_WHAT IS BEING ASKED_
Word for word, restate the lines from the start of the data below through the line containing "np.concatenate([uv.reshape(-1, 2)] * 2))".

_RECORDED DATA_
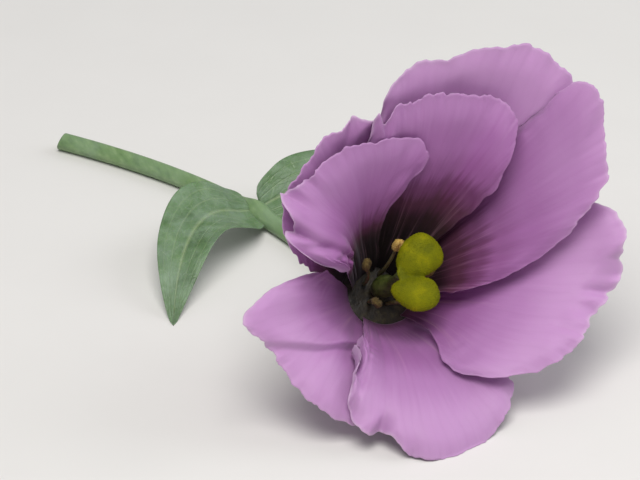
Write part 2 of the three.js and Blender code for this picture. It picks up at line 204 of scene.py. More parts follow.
def skin(name, inner, outer, marks, uv):
    rows, columns = inner.shape[:2]
    count = rows * columns
    index = np.arange(count).reshape(rows, columns)
    a, b = index[:-1, :-1].ravel(), index[:-1, 1:].ravel()
    c, d = index[1:, 1:].ravel(), index[1:, :-1].ravel()
    edge = np.concatenate([index[0], index[1:, -1], index[-1, -2::-1], index[-2:0:-1, 0]])
    after = np.roll(edge, -1)
    faces = np.concatenate([
        np.stack([a, b, c, d], 1), np.stack([a, d, c, b], 1) + count,
        np.stack([after, edge, edge + count, after + count], 1)])
    points = np.concatenate([inner.reshape(-1, 3), outer.reshape(-1, 3)])
    if enclosed_volume(points, faces) < 0:
        faces = faces[:, ::-1]
    both = {label: np.concatenate([np.ravel(grid)] * 2) for label, grid in marks.items()}
    both["outside"] = np.repeat([0.0, 1.0], count)
    return new_object(name, points, faces, both, np.concatenate([uv.reshape(-1, 2)] * 2))


# %% Lofts through rings
def loft(name, rings, marks=None):
    rings = np.asarray(rings, float)
    count, sides = rings.shape[:2]
    index = np.arange(count * sides).reshape(count, sides)
    beside = np.roll(index, -1, axis=1)
    faces = np.stack([index[:-1], beside[:-1], beside[1:], index[1:]], -1).reshape(-1, 4).tolist()
    points = np.concatenate([rings.reshape(-1, 3), [rings[0].mean(0)], [rings[-1].mean(0)]])
    first, last = count * sides, count * sides + 1
    faces += [[first, b, a] for a, b in zip(index[0], beside[0])]
    faces += [[last, a, b] for a, b in zip(index[-1], beside[-1])]
    if enclosed_volume(points, faces) < 0:
        faces = [face[::-1] for face in faces]
    around = np.tile(np.arange(sides) / sides, count)
    along = np.repeat(np.arange(count) / (count - 1), sides)
    uv = np.concatenate([np.stack([around, along], 1), [[0.5, 0], [0.5, 1]]])
    ends = {label: np.concatenate([np.ravel(grid), [np.ravel(grid)[0], np.ravel(grid)[-1]]])
            for label, grid in (marks or {}).items()}
    return new_object(name, points, faces, ends, uv)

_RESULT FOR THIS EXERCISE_
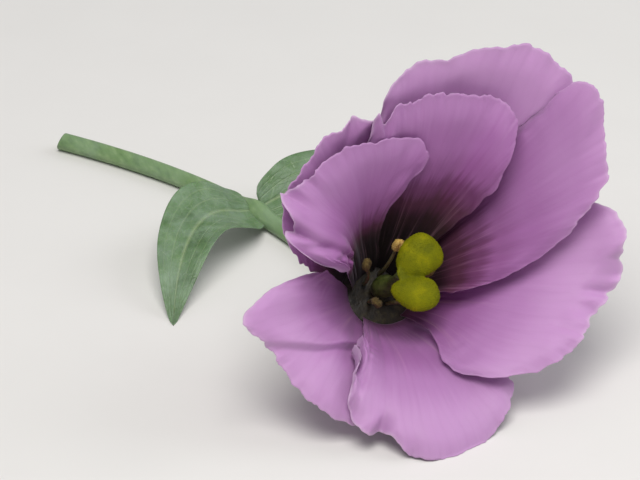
Write part 2 of the three.js and Blender code for this picture. It picks up at line 204 of scene.py. More parts follow.
def skin(name, inner, outer, marks, uv):
    rows, columns = inner.shape[:2]
    count = rows * columns
    index = np.arange(count).reshape(rows, columns)
    a, b = index[:-1, :-1].ravel(), index[:-1, 1:].ravel()
    c, d = index[1:, 1:].ravel(), index[1:, :-1].ravel()
    edge = np.concatenate([index[0], index[1:, -1], index[-1, -2::-1], index[-2:0:-1, 0]])
    after = np.roll(edge, -1)
    faces = np.concatenate([
        np.stack([a, b, c, d], 1), np.stack([a, d, c, b], 1) + count,
        np.stack([after, edge, edge + count, after + count], 1)])
    points = np.concatenate([inner.reshape(-1, 3), outer.reshape(-1, 3)])
    if enclosed_volume(points, faces) < 0:
        faces = faces[:, ::-1]
    both = {label: np.concatenate([np.ravel(grid)] * 2) for label, grid in marks.items()}
    both["outside"] = np.repeat([0.0, 1.0], count)
    return new_object(name, points, faces, both, np.concatenate([uv.reshape(-1, 2)] * 2))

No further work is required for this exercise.